A hipocrisia existe em todas as organizações, emerge da própria natureza dos processos sociais e organizacionais. É a dissociação entre o que se diz fazer e o que se faz. Qual a organização que não é assim? Depois, a organização tende a rodear as tecnologias que lhe são nucleares de uma dimensão ritual que as legitima e as torna menos sujeitas à apreciação crítica. A avaliação do desempenho escolar está protegida por práticas ritualizadas.

E portanto difíceis de mudar?
Sim, porque são nucleares e rodeadas de dramatização, o que torna difícil vê-las como incertas. Se de um momento para o outro as organizações fossem capazes de adoptar programas de prevenção da fraude escolar, muito provavelmente aumentaria a retenção de alunos, porque haveria mais insucesso. E mais insucesso aumentaria a pressão dos alunos e seus familiares sobre o sistema educativo. Em última análise, as organizações seriam confrontadas com uma pressão social que conduziria à sua reforma.

Mas esse deveria ser o caminho a seguir, não?
Porventura. Mas numa leitura funcionalista, a fraude escolar funciona como válvula de segurança perpetuadora do sistema.

Mais do que o estudo do copianço, o seu trabalho é uma análise à forma de aprender em Portugal, que não parece brilhante…
(Risos) Talvez. O que importa é questionar por que é que as lideranças das organizações e o poder político não assumem a prática de fraude escolar como um problema de gestão que merece uma resposta. E isso prende-se justamente com a hipocrisia organizacional, os simulacros, a anarquia organizada.

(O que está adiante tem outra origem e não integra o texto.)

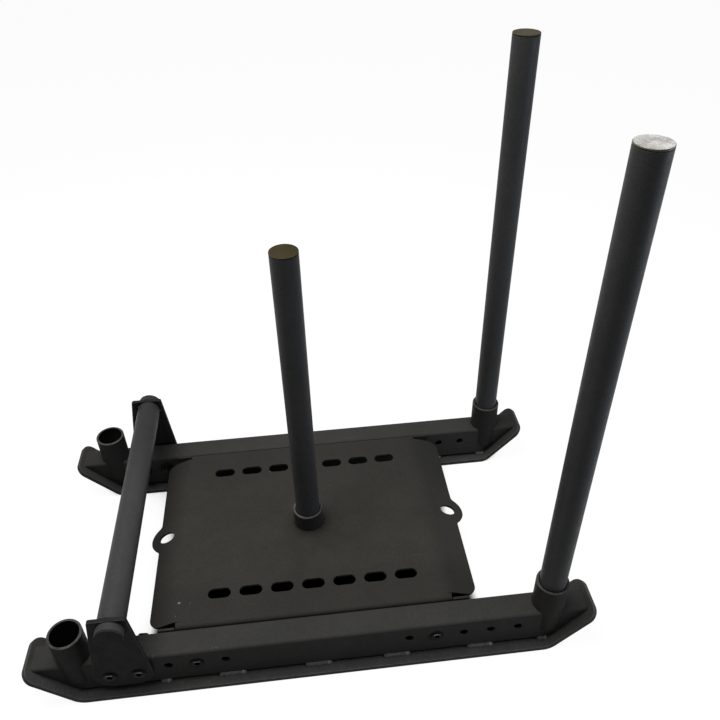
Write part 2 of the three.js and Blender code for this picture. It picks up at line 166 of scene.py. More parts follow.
# %% [markdown]
# ## Light and floor
#
# A dark coat shows its shape by what it mirrors, so one wide soft lamp hangs overhead, a weaker one stands
# at each side, a small one puts the glint on the near upright's cap, and the room itself is dim. The floor
# is white to the eye and in reflections, and keeps part of its real shading, so the shadow under the rails
# stays. It glows less where things stand close to it, a painted contact shadow. Under the deck it is painted
# black up to the lips and the flanges, a painted deep shade.

# %% Studio
bpy.context.scene.view_settings.view_transform = "Standard"
lamps = {  # place, the point it faces, width, watts, colour
    "overhead": ((-0.55, 0.1, 2.4), (-0.1, 0, 0), 1.5, 48, (1, 1, 1)),
    "window_side": ((1.9, -0.65, 0.6), (0.2, 0, 0.45), 1.0, 13, (0.8, 0.86, 1)),
    "fill_side": ((-2.4, -0.6, 1.2), (-0.2, 0, 0.3), 1.4, 0.8, (0.7, 0.76, 1)),
    "glint": ((1.27, 1.29, 1.607), (0.435, -0.25, 0.973), 0.3, 2.5, (1, 1, 1)),
}
for name, (where, aim, width, watts, colour) in lamps.items():
    lamp = bpy.data.lights.new(name, "AREA")
    lamp.shape, lamp.size, lamp.energy, lamp.color = "SQUARE", width, watts, colour
    holder = bpy.data.objects.new(name, lamp)
    holder.location = where
    holder.rotation_euler = (Vector(aim) - Vector(where)).to_track_quat("-Z", "Y").to_euler()
    bpy.context.scene.collection.objects.link(holder)

room = bpy.data.worlds.new("room")
bpy.context.scene.world = room
tree = empty_tree(room)
dim = place(tree, "Background", Color=(0.9, 0.94, 1, 1), Strength=0.14)
white = place(tree, "Background", Color=(1, 1, 1, 1))
place(tree, "OutputWorld", _0=mix_shaders(tree, seen_directly(tree), dim, white).outputs[0])
print("lamps", [round(lamp.energy, 1) for lamp in bpy.data.lights])

# %% Floor
shade_ends_x, shade_ends_y = (0.288, 0.310), (0.217, 0.233)  # from the sled's middle
ear_from, ear_to, ear_shade = 0.03, 0.17, 0.02  # the shade reaches less far in front of an ear
near_reach, open_from, open_to, glow_full = 0.3, 0.12, 0.45, 1.06
paper_white, glow_share = 0.9, 0.9

bpy.ops.mesh.primitive_plane_add(size=14)
floor = bpy.context.object
floor.name = "floor"
paper = bpy.data.materials.new("paper")
tree = empty_tree(paper)
# Painted deep shade: under the deck the floor is made black, its glow and its lit part alike.
apart = place(tree, "SeparateXYZ", Vector=vector(tree, "ABSOLUTE", _0=here(tree))).outputs
along_deck = minus(tree, apart["X"], between(tree, apart["Y"], ear_from, ear_to, ear_shade))
beside_deck = maths(tree, "MAXIMUM", between(tree, along_deck, *shade_ends_x),
                    between(tree, apart["Y"], *shade_ends_y))
# Painted contact shadow: the glow fades where something stands close by.
closeness = place(tree, "AmbientOcclusion", Distance=near_reach).outputs["AO"]
open_sky = between(tree, closeness, open_from, open_to, glow_full)
glow = place(tree, "Emission", Color=(1, 1, 1, 1), Strength=times(tree, beside_deck, open_sky))
lit = place(tree, "BsdfDiffuse", Color=times(tree, beside_deck, paper_white))
for_other_rays = place(tree, "BsdfDiffuse", Color=(0.08, 0.08, 0.08, 1))
for_the_eye = mix_shaders(tree, glow_share, lit, glow)
shown = mix_shaders(tree, seen_directly(tree), for_other_rays, for_the_eye)
place(tree, "OutputMaterial", _0=shown.outputs[0])
floor.data.materials.append(paper)
print("floor", len(tree.nodes), "nodes")

# %% [markdown]
# ## Effects that several finishes share
#
# Powder coat is never one flat colour: it has a fine orange-peel skin, it varies a little from place to
# place, it rubs lighter along edges, and it collects small chips, scratches and dirt in its crevices. On top
# of these, painted highlights ride on the edge wear, and painted shade darkens the crevices and one side of
# some parts. Each effect is a node group, built once and placed in every finish with its own values.

# %% Helpers for node groups
socket_kinds = {"Colour": "Color", "Place": "Vector", "Direction": "Vector"}


def new_group(name, inputs, outputs):
    """An empty group. A socket is a float unless the last word of its name is a socket kind."""
    group = bpy.data.node_groups.new(name, "ShaderNodeTree")
    for labels, way in ((inputs, "INPUT"), (outputs, "OUTPUT")):
        for label in labels.split(", "):
            kind = socket_kinds.get(label.split()[-1], "Float")
            group.interface.new_socket(label, in_out=way, socket_type="NodeSocket" + kind)
    return group, group.nodes.new("NodeGroupInput").outputs, group.nodes.new("NodeGroupOutput").inputs


def close_group(group, made, **results):
    """Wires the results to the group's outputs."""
    for label, result in results.items():
        group.links.new(result, made[label])
    print(group.name, len(group.nodes), "nodes")


def use(tree, group, **inputs):
    """Places a group in a tree."""
    return place(tree, "Group", {"node_tree": group}, **inputs).outputs


# %% Powder skin: orange peel, mottled colour and mottled gloss
gloss_swing = 0.16
skin, given, made = new_group("powder_skin", "Colour, Cloud Colour, Roughness, Peel Scale, Speckle",
                              "Colour, Roughness, Height")
spot = here(skin)
cloudy = between(skin, noise(skin, spot, 5.5, 4, 0.6), 0.35, 0.68)
patchy = between(skin, noise(skin, spot, 48, 5, 0.65), 0.3, 0.7)
blend = plus(skin, times(skin, cloudy, 0.6), times(skin, patchy, 0.4))
mottled = tint(skin, blend, given["Colour"], given["Cloud Colour"])
grain = noise(skin, spot, 2400, 1)
fleck = times(skin, between(skin, grain, 0.60, 0.72), 0.28)
flecked = tint(skin, fleck, mottled, given["Cloud Colour"])
dust = times(skin, minus(skin, noise(skin, spot, 330, 3, 0.7), 0.5), given["Speckle"])
speckled = vector(skin, "SCALE", _0=flecked, Scale=plus(skin, times(skin, dust, 3), 1))
swing = times(skin, minus(skin, patchy, 0.5), gloss_swing)
peel = noise(skin, spot, given["Peel Scale"], 2)
close_group(skin, made, Colour=speckled, Roughness=plus(skin, given["Roughness"], swing, clamp=True),
            Height=plus(skin, peel, times(skin, grain, 0.25)))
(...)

Assumir esse problema não será admitir que as organizações formativas falham em toda a linha?
É assumir que a missão a que se propõem não é levada a bom termo, que o país está a desperdiçar recursos. Não será salto indutivo excessivo admitir que a generalizada prática da fraude escolar, ao socializar para o desvio, reduza a competitividade do país. O tempo de socialização escolar é muito grande na vida das pessoas e abrange o período de formação do seu carácter. A fraude escolar pode socializar para a desobediência a códigos, seja o da estrada, o civil ou os deontológicos. E 20% dos alunos admite ou hesita em não admitir que seria capaz de apresentar currículo falso em concurso para emprego. Considerando que os licenciados ocuparão lugares de direcção e gestão nas organizações onde obtêm emprego, não custa reconhecer que poderão ser capazes de operar uma interpretação permissiva das regras e realizar práticas de fraude.

O problema está enraizado?
A quase totalidade dos estudantes universitários que dizem copiar já o fazia no secundário. Faz parte de uma carreira desviante. Curioso é que chegam à universidade e deixam de copiar, talvez devido à representação que têm da instituição. Mas à medida que conhecem o sistema vão retomando a prática anterior.

Perdem a ilusão?
Porventura. Mas é também porque o sistema é muito competitivo e os alunos que deixaram de copiar sentem-se prejudicados em relação aos que o fazem com sucesso. E o stress dos processos de avaliação também favorece o copianço.

O mal está no modelo de avaliação ou no sistema de ensino?
Os processos de avaliação e de formação estão profundamente relacionados, não vale a pena mudar um sem mudar o outro.

Sendo assim, como contorna a fraude na sua sala de aula?
Faço testes com consulta, porque torna a prática do copianço livre, sendo interditada apenas a troca de informação entre colegas. Opto por pedir a aplicação da teoria a casos concreto, em vez da memorização. Os regulamentos de avaliação conferem autonomia para que os professores possam optar.

Mas aponta, no seu estudo, essa autonomia pedagógica como o ambiente onde "medrou o copianço"…
Não advogo o fim da autonomia, mas sim o reforço da autonomia responsabilizada e responsabilizante. Quanto maior for a autonomia para decidir e agir, maior é o dever de dirigir e gerir.